- Goal: Among the entries below, find the line with "Continue the three.js", then quote it and each following line up to and including the line with "colour = k.mix(k.range(cut, 0.35, 0.65), colour, face)", and nothing else.

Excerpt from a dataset
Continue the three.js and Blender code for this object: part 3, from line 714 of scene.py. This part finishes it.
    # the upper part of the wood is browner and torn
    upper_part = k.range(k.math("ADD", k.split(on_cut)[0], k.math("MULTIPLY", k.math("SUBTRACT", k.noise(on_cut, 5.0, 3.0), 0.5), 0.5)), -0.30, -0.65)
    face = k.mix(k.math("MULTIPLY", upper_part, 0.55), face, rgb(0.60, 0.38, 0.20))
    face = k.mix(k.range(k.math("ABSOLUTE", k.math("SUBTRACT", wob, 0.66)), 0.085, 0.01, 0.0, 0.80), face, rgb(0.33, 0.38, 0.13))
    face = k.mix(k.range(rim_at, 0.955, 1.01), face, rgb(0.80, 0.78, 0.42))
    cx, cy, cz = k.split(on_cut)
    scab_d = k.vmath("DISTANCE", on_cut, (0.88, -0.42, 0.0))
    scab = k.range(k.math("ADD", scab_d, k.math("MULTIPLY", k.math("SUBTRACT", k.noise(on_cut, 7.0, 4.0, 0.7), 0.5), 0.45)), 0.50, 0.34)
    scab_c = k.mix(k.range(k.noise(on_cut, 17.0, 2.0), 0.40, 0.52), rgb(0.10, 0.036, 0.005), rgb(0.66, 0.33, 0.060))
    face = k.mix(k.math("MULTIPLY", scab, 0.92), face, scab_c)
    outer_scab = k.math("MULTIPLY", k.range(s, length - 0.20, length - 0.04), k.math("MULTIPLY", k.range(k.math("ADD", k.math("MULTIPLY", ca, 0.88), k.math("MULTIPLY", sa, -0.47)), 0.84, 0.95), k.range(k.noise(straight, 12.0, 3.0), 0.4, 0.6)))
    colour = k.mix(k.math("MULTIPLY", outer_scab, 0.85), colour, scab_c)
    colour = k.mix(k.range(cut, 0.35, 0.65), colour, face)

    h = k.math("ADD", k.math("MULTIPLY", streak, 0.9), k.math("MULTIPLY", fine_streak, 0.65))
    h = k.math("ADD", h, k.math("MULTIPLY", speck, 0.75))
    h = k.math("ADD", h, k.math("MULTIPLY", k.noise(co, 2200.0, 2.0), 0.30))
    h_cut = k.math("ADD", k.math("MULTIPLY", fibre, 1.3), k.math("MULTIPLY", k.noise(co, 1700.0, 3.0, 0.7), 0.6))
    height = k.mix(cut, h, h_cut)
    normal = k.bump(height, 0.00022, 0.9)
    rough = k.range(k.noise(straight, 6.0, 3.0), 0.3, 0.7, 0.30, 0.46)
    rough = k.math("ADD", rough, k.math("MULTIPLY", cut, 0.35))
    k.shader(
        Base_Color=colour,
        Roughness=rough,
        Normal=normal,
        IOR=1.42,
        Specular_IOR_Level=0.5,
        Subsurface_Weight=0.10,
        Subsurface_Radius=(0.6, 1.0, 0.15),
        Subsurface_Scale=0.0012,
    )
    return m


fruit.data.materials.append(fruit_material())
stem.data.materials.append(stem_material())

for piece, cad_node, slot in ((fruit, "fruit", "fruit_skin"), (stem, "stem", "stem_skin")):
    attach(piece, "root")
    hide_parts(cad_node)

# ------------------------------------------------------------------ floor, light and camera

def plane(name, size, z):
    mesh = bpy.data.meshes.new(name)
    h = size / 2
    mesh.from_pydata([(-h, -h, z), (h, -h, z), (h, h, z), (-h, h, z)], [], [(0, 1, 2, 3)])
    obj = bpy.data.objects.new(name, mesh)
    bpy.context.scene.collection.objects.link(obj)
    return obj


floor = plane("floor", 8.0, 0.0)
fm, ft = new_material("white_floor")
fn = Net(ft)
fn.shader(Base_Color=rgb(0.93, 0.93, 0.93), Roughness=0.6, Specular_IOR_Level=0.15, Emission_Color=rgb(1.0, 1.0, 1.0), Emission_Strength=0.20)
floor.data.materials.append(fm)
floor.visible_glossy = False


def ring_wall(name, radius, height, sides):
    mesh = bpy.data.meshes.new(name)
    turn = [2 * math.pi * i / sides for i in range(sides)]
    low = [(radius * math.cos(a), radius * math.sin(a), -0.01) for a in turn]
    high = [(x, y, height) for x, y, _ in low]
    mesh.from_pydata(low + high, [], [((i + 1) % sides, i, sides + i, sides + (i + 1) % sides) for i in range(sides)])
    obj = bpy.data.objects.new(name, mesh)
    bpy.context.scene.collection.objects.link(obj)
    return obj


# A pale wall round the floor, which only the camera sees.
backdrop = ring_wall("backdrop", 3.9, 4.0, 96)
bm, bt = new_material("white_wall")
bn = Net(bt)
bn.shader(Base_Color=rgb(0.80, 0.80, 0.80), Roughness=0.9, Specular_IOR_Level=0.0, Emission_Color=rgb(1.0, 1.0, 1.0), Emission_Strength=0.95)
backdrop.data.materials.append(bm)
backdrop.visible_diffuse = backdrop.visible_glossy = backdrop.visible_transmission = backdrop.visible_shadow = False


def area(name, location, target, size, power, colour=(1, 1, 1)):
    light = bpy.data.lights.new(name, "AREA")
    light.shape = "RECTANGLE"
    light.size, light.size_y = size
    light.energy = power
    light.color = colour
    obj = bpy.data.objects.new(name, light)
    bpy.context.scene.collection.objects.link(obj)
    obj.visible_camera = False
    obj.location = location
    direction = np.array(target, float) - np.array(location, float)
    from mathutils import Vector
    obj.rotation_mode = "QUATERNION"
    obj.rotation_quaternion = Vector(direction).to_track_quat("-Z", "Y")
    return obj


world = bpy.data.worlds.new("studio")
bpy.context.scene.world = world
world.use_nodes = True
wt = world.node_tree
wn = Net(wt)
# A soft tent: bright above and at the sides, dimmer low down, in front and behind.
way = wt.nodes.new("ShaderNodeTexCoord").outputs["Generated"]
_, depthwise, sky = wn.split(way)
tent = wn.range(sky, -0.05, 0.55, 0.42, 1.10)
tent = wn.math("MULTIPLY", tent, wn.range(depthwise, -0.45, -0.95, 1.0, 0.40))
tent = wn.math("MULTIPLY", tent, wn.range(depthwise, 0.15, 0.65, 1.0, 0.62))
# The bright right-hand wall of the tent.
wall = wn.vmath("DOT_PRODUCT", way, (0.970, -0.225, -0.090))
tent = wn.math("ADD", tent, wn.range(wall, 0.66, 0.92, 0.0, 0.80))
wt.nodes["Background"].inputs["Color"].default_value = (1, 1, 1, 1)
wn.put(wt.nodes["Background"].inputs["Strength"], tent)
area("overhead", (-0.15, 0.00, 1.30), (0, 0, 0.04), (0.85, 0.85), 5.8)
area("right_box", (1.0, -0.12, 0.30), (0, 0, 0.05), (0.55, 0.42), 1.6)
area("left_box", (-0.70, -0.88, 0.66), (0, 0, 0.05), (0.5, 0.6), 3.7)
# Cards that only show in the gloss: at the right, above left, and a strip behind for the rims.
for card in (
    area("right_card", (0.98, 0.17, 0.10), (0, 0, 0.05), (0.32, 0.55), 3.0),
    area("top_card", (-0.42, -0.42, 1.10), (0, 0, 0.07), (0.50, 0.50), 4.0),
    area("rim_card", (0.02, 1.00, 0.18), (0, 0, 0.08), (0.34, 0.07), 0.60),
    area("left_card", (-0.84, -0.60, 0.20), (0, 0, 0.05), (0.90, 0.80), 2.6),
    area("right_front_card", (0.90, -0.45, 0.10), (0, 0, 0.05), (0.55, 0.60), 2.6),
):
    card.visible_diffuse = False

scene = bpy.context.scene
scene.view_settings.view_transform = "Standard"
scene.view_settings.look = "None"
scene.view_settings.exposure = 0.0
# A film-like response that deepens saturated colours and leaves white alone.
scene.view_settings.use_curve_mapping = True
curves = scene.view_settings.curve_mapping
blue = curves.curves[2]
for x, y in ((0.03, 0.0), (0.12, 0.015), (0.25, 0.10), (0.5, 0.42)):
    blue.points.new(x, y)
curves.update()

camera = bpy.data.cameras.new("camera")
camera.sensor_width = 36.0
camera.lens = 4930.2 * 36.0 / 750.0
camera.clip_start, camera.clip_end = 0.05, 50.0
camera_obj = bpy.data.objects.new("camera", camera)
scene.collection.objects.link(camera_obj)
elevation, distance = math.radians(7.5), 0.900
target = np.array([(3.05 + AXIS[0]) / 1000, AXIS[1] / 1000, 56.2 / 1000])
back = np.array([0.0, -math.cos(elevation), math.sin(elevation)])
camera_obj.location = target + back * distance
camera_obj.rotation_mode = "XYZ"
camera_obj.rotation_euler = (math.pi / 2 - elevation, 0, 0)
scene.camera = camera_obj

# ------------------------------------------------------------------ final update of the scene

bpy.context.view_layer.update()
...
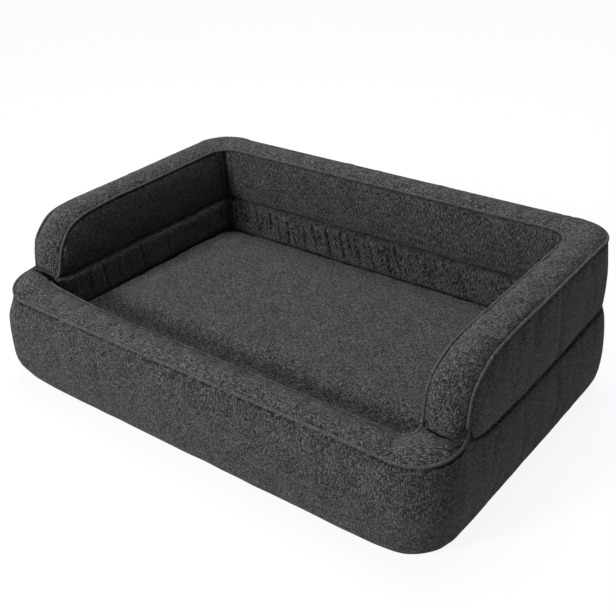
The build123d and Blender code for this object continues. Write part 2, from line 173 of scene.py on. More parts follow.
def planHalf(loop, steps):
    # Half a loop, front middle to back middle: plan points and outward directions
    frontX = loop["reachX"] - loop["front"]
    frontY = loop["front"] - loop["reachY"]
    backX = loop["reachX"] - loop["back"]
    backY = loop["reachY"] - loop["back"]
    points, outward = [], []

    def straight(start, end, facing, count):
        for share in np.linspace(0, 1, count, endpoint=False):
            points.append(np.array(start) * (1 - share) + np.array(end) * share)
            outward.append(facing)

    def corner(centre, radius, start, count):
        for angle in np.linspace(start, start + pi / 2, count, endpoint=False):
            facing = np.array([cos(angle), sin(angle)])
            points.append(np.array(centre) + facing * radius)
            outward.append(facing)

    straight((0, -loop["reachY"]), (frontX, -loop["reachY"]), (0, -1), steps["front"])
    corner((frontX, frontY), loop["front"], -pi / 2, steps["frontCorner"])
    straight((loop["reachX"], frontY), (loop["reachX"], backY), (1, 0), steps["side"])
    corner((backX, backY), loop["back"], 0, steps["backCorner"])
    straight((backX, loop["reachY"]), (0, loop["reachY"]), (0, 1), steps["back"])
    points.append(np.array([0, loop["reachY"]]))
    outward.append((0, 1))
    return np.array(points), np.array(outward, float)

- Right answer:
Continue the three.js and Blender code for this object: part 3, from line 714 of scene.py. This part finishes it.
    # the upper part of the wood is browner and torn
    upper_part = k.range(k.math("ADD", k.split(on_cut)[0], k.math("MULTIPLY", k.math("SUBTRACT", k.noise(on_cut, 5.0, 3.0), 0.5), 0.5)), -0.30, -0.65)
    face = k.mix(k.math("MULTIPLY", upper_part, 0.55), face, rgb(0.60, 0.38, 0.20))
    face = k.mix(k.range(k.math("ABSOLUTE", k.math("SUBTRACT", wob, 0.66)), 0.085, 0.01, 0.0, 0.80), face, rgb(0.33, 0.38, 0.13))
    face = k.mix(k.range(rim_at, 0.955, 1.01), face, rgb(0.80, 0.78, 0.42))
    cx, cy, cz = k.split(on_cut)
    scab_d = k.vmath("DISTANCE", on_cut, (0.88, -0.42, 0.0))
    scab = k.range(k.math("ADD", scab_d, k.math("MULTIPLY", k.math("SUBTRACT", k.noise(on_cut, 7.0, 4.0, 0.7), 0.5), 0.45)), 0.50, 0.34)
    scab_c = k.mix(k.range(k.noise(on_cut, 17.0, 2.0), 0.40, 0.52), rgb(0.10, 0.036, 0.005), rgb(0.66, 0.33, 0.060))
    face = k.mix(k.math("MULTIPLY", scab, 0.92), face, scab_c)
    outer_scab = k.math("MULTIPLY", k.range(s, length - 0.20, length - 0.04), k.math("MULTIPLY", k.range(k.math("ADD", k.math("MULTIPLY", ca, 0.88), k.math("MULTIPLY", sa, -0.47)), 0.84, 0.95), k.range(k.noise(straight, 12.0, 3.0), 0.4, 0.6)))
    colour = k.mix(k.math("MULTIPLY", outer_scab, 0.85), colour, scab_c)
    colour = k.mix(k.range(cut, 0.35, 0.65), colour, face)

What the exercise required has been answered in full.